The 1989 harvest in California's North Coast counties started later than usual as cool days kept grapes on the vine longer than normal.
Meanwhile, in France, the harvest began earlier than normal because of warmer-than-usual weather. Growers were pleased with a high degree of ripeness and no threat of rain through the end of the harvest.
In California, Champagne grapes, which normally are harvested weeks ahead of other varieties used for still wine, were picked Aug. 14. Some growers then noted that sugar levels were slightly shy of what they had hoped for, and harvesting of sparkling wine grapes slowed down and continued for three more weeks.

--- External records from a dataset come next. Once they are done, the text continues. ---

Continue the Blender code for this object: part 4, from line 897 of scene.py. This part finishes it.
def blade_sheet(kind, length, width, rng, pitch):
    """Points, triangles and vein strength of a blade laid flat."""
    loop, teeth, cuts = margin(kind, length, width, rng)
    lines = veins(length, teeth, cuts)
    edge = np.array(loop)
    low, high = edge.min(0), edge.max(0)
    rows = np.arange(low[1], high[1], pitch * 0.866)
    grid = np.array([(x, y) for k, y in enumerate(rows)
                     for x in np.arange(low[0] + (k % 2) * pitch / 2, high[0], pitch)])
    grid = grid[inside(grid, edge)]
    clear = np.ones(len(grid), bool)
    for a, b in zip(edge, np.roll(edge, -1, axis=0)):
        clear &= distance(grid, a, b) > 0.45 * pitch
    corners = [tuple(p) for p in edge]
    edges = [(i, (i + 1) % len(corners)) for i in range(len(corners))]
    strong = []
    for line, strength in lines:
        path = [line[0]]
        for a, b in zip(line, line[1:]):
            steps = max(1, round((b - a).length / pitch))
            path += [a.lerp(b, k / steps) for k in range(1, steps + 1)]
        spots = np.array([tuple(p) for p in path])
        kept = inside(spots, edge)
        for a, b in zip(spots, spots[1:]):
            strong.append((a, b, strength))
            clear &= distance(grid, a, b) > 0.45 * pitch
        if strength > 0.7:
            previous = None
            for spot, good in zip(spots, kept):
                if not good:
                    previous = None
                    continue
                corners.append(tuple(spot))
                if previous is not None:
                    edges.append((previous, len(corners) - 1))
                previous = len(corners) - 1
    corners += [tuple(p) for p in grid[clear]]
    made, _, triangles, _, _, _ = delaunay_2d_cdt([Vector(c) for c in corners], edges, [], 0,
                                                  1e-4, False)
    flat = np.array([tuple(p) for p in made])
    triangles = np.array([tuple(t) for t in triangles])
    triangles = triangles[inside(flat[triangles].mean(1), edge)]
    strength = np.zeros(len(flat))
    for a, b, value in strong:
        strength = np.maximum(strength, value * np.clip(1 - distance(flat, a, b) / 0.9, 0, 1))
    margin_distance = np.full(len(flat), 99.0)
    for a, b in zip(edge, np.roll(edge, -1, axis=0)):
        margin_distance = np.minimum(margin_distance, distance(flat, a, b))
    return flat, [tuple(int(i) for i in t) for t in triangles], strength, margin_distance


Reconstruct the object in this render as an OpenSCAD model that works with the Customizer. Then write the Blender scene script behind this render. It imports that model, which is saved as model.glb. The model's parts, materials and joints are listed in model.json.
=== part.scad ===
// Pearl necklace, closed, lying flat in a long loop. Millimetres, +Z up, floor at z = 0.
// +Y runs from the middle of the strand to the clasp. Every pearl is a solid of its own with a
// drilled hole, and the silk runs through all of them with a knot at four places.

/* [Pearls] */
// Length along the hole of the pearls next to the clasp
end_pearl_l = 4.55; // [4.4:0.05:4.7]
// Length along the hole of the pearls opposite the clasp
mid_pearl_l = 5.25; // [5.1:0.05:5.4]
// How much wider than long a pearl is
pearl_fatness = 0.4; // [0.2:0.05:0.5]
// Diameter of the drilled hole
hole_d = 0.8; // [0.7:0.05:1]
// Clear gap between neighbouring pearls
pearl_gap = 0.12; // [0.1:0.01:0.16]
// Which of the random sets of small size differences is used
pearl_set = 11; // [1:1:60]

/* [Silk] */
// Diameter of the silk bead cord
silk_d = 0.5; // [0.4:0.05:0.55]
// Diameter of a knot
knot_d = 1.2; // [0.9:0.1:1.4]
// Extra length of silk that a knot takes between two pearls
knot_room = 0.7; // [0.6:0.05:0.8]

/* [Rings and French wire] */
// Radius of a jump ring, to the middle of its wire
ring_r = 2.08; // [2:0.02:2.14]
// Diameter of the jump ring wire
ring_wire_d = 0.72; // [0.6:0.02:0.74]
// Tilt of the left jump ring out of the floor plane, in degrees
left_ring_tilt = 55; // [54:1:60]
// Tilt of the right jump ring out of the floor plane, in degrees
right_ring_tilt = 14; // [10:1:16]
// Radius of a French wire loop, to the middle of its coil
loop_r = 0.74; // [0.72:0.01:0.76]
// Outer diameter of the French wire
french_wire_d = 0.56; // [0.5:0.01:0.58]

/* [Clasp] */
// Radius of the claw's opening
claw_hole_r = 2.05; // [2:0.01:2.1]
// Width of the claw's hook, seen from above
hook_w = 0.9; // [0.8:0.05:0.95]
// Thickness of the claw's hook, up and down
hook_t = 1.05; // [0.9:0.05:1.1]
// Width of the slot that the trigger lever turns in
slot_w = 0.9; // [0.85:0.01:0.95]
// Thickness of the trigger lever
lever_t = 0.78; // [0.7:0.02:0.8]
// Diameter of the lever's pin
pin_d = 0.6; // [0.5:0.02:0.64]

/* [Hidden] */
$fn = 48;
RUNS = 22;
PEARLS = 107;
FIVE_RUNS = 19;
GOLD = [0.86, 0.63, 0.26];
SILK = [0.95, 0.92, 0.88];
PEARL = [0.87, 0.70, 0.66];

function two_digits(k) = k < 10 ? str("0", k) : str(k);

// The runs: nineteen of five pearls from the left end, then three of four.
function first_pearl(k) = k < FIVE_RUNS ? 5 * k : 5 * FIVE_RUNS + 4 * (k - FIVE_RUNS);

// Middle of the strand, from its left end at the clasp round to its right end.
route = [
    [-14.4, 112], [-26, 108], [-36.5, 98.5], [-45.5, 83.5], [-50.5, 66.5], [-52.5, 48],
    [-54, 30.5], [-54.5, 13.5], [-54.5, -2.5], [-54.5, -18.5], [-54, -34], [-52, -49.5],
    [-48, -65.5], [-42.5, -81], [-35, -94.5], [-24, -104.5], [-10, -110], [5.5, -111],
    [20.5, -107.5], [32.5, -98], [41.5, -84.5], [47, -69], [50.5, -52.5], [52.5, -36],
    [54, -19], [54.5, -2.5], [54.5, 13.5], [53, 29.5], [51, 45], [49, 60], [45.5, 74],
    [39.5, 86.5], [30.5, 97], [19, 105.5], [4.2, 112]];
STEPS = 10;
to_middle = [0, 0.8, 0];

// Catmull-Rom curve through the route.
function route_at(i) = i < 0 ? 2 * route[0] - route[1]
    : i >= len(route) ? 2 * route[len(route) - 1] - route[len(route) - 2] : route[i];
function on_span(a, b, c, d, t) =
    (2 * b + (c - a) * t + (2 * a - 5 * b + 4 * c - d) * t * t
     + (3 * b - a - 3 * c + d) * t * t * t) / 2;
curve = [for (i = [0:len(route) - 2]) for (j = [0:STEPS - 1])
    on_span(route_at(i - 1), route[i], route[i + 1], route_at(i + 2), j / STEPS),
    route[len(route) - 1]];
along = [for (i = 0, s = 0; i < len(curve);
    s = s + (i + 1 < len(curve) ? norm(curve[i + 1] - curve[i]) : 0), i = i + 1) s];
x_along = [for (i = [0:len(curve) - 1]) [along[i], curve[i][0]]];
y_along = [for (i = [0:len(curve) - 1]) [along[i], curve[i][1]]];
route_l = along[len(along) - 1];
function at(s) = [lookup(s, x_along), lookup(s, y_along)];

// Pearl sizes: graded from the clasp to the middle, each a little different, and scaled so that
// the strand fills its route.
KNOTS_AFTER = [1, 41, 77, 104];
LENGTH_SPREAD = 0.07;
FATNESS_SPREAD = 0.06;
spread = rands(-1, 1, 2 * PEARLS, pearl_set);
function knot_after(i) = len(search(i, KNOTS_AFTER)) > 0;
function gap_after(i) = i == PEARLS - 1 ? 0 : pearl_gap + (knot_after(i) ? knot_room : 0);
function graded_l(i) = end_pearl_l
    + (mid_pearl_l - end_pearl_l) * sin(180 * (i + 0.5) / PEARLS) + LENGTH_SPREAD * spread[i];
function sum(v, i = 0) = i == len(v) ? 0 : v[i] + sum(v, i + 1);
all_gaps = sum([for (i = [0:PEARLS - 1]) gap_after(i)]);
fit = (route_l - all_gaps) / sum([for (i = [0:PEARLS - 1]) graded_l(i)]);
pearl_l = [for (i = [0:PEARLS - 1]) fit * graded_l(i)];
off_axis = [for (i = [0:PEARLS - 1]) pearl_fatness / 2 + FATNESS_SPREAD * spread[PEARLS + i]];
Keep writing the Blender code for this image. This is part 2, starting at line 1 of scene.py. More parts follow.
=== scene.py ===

Maturity of other varieties also appeared delayed by the cooler weather. Morning fog (not untypical for Northern California) didn't burn off until past noon most days. Meanwhile, overnight temperatures remained lower than normal.
The cooler temperatures pleased most growers, who saw grapes develop slower, giving them more predictability.
For most varieties, crop yields were expected to be up 10% to 15% over last year's short crop. The harvest of still wine grapes was expected to begin about Sept. 1.
Those interested in an up-to-the-minute report on weather and harvest conditions in the Napa Valley can call the Napa Valley's Harvest Hotline, (707) 963-1112, for a report. In Sonoma, a harvest report can be heard on Chateau St. Jean's hot line, (800) 332-9463.
The French wine harvest started so early it caught a few producers on vacation. There were even reports that those who waited to get harvesting equipment repaired were scurrying to get everything in shape.
It was the earliest start of the harvest in the last two centuries, except for one curious year, 1893, when harvesting began Aug. 14. Otherwise, almost never do the French pick grapes for table wine before Sept. 1.
Yet Chateau Haut-Brion picked grapes for its white wine Aug. 29.
Moreover, the weather forecast was for blue skies for at least the next 10 days, meaning that rain should not interrupt the orderly crush.
Growers say the quality of the fruit in 1989 is exceptional, one of the best vintages on record.
In his third major deal in two years, San Francisco attorney Jess Jackson, owner of Kendall-Jackson Winery in Lake County, has acquired the Stephen Zellerbach Winery in Sonoma County.
The deal, valued at more than $3 million, closed Aug. 9 and gives Jackson three wineries in three different counties. The Zellerbach property, which has a 50,000 case capacity, made no wine last year, when the property was controlled by William Baccala. A sale of the property was pending at the time.
Baccala, a San Diego insurance man, retains the rights to the Stephen Zellerbach brand and is producing Sauvignon Blanc, Chardonnay and Merlot at another facility. Jackson said the Zellerbach winery will be renamed.
The Zellerbach property has 160 acres of land, 65 planted to Cabernet Sauvignon, Merlot and Cabernet Franc. Steve Test, formerly wine maker with Domaine Laurier, is wine maker for the property. He will produce about 10,000 cases in 1989.
Jackson, who bought Edmeades Vineyards in Mendocino County within the last year with the aim of making sparkling wine, acquired the Zellerbach winery as head of an investment group.
Jackson also is the owner of about 1,000 acres of Santa Barbara County vineyard land. That acreage helps produce the Kendall-Jackson wines in addition to some wines under Jackson's other brand, Cambria.
As for the Stephen Zellerbach brand, it is still owned by Baccala. The wines now out from under that label are excellent, notably the 1988 Chardonnay, which offers rich, complex, butter and tropical fruit flavors at a price ($8) well below what I feel it could sell for.
The key to the Zellerbach line is that the wines are offered direct to retailers and restaurants from the producer without a discount, but at a lower price because one layer of the typical three-tier marketing system has been eliminated.
The 1988 Zellerbach Sauvignon Blanc ($5) is a fine non-grassy wine with a hint of melon.
Napa Valley grape growers say the average price for Cabernet Sauvignon grapes should rise 46% over 1988, to $1,800 per ton--and if one uses the standard measure equating grape price to bottle price, this means that the average bottle of Napa Valley Cabernet should sell for $18.
The Napa Valley Grape Growers Assn., in its annual recommendation of grape pricing, said it suggested an $1,800 per ton price as an average for Cabernet grapes sold in 1989. Association president Volker Eisele said the recommendation was reasonable, "considering the temperamental nature of Cabernet Sauvignon."
Wine industry analysts usually say the price of a bottle of wine is approximately equal to 1% of the price of a ton of grapes of that variety. This means that Cabernet selling for $1,800 per ton should produce a wine that sells at retail for $18.
In 1988, the average price paid for Napa Valley Cabernet grapes was $1,236.